The national art collection has now vastly exceeded the capacity of the Alte Nationalgalarie and it is now also housed in five other buildings around Berlin. The original building displays works by German masters such as Caspar David Friedrich, but there are also paintings by French Impressionists and even a few pieces by John Constable, although these are not easy to find.
The Bode Museum is the preserve of the fourth lady, her home having been opened in 1904. This museum had to be built to fit the space available at the top end of the island, which is a rough triangle cut off from the rest by a railway line that runs across the island.
The museum is named after Wilhelm von Bode, who was Director of the Berlin state museums at the time the museum opened, but before 1956 it was known as the Kaiser Friedrich Museum. The collection is somewhat mixed, including sculptures, Byzantine art, and an outstanding coin collection that includes items from ancient Athens and Rome.
The new kid on the block, as far as our old ladies is concerned, is the patroness of what is arguably the most remarkable museum of the lot. The Pergamon Museum, which opened in 1930, is unlike anything one is likely to see anywhere else in the world, and it owes its existence to the activities of German archaeologists who worked in the Middle East during the late 19th and early 20th centuries and sometimes acted in ways that many people today would question. That said, the results of their efforts are well worth seeing.
The Pergamon Museum is currently undergoing a major redevelopment, which means that the main reason for its naming is not available to view. This is the Pergamon Altar, which was discovered in the ancient city of Pergamon in western Turkey and reconstructed in Berlin at around the turn of the 20th century. The Pergamon Museum was built specifically to display the Altar and associated friezes and other objects from the site.

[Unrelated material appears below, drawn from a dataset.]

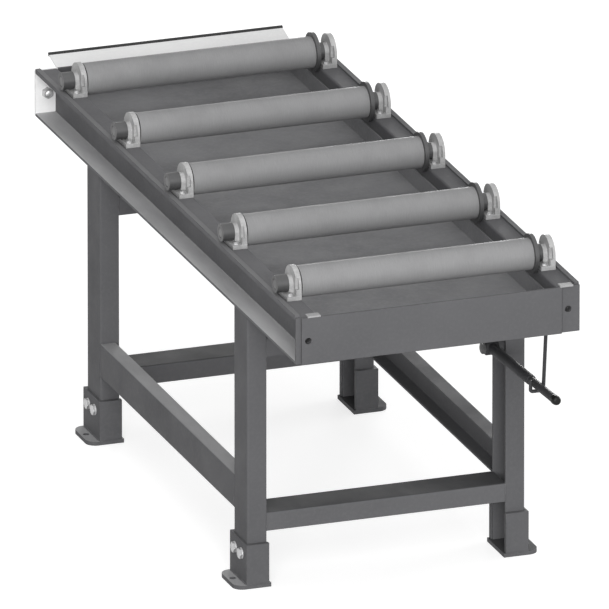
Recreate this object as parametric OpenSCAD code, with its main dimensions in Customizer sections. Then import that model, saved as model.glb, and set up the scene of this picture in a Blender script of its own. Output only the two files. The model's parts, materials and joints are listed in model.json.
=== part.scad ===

The Museum was expanded to allow for the display of other huge monuments, and these are what can be seen at present in the South Wing of the Museum while the other parts remain closed.
You can therefore walk down the Processional Way of the city of Babylon and then, like King Nebuchadnezzar, walk through the Ishtar Gate. Both of these are adorned with thousands of brick-shaped glazed blue tiles that are decorated with images of real and mythical animals. These were discovered in fragments and shipped to Berlin in more than 500 huge crates, to be re-assembled according to documentary evidence from the time of Nebuchadnezzar.

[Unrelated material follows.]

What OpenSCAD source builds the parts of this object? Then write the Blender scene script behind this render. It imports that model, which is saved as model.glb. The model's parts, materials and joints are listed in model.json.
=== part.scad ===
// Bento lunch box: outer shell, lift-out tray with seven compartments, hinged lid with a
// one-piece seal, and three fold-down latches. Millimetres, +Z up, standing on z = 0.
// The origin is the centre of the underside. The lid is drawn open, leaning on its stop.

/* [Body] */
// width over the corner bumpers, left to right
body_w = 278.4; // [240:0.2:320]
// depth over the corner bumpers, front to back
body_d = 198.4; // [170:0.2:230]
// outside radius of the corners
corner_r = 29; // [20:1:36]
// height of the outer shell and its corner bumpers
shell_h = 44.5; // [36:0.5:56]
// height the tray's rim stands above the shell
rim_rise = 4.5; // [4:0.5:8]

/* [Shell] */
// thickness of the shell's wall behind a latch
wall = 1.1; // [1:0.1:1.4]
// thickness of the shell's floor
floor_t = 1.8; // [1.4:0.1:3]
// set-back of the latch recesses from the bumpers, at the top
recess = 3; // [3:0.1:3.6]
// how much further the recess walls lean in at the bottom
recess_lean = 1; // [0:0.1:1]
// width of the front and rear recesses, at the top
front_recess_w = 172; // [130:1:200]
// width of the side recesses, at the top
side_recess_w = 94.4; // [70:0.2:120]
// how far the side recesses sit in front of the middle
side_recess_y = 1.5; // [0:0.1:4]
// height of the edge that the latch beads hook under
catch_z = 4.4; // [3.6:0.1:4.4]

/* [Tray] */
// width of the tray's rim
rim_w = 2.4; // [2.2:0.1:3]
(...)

When you go through the Ashtar Gate you find that you have also walked through the Market Gate from the ancient Greek colonial city of Miletus. This is a massive two-storey structure that stands nearly 95 feet across and 55 feet high. It dates from the 2nd century AD and stood as a link between two public areas in the town until it was felled by an earthquake in the 10th century.

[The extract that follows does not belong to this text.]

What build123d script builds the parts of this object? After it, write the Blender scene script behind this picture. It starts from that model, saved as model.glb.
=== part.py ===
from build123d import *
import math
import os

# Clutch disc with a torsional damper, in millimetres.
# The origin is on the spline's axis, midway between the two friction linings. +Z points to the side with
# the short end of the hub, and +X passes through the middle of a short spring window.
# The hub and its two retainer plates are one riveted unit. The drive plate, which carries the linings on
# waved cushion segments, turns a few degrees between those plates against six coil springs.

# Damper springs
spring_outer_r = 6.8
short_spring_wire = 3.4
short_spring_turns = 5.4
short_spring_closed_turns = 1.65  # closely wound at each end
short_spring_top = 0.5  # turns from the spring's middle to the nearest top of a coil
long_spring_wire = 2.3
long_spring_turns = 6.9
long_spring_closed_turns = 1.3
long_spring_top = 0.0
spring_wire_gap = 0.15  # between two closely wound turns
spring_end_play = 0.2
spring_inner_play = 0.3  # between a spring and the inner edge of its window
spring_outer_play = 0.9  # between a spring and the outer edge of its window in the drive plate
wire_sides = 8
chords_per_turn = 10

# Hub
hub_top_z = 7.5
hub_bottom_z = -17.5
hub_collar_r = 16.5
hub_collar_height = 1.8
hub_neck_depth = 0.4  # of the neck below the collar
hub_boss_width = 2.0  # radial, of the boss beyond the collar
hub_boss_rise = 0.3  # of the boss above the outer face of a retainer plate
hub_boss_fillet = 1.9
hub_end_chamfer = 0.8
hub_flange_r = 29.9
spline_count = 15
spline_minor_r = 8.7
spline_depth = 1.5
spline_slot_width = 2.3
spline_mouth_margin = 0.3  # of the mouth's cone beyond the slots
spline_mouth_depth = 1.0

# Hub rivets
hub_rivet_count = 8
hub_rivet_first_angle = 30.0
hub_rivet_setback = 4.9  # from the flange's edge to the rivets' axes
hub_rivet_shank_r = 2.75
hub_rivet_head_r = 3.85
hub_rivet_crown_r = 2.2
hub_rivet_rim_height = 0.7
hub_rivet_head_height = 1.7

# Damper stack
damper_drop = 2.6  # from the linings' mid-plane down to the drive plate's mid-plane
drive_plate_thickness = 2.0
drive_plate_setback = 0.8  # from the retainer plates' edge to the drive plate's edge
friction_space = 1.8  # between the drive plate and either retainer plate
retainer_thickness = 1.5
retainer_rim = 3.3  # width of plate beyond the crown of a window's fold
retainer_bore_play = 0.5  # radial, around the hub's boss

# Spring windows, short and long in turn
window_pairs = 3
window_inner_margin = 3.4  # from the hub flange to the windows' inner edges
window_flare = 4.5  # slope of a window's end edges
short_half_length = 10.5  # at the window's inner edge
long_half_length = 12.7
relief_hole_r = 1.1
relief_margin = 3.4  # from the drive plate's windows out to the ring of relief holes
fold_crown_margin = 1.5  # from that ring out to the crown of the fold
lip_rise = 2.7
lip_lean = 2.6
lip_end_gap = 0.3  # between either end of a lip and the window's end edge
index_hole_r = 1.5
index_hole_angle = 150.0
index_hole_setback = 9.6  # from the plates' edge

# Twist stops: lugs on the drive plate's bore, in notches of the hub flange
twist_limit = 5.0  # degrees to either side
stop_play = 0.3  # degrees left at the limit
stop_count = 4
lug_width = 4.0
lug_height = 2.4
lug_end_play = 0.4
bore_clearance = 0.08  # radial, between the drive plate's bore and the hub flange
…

The reconstruction in Berlin contains around 60% of the original marble blocks, despite further damage having been caused during World War Two.
The Miletus Hall also contains a superb mosaic floor from a house in Miletus, a round tomb from north of Rome, and a partial reconstruction of a porticoed hall from Pergamon, this being one of the few items currently on display in the Pergamon Museum that actually came from that city.
Go upstairs and you will find exhibits relating to Islamic Art. These include the remarkable Aleppo Room, consisting of painted wall panels from around 1600 that once adorned a merchant’s house in the Syrian city of Aleppo. It is probably just as well that the panels are now in Berlin, seeing that the building, which had survived for hundreds of years, fell victim to bombing in the recent conflict in that region.
The five old ladies are doing a grand job in looking after a huge quantity and variety of treasures in Berlin. Long may they continue so to do.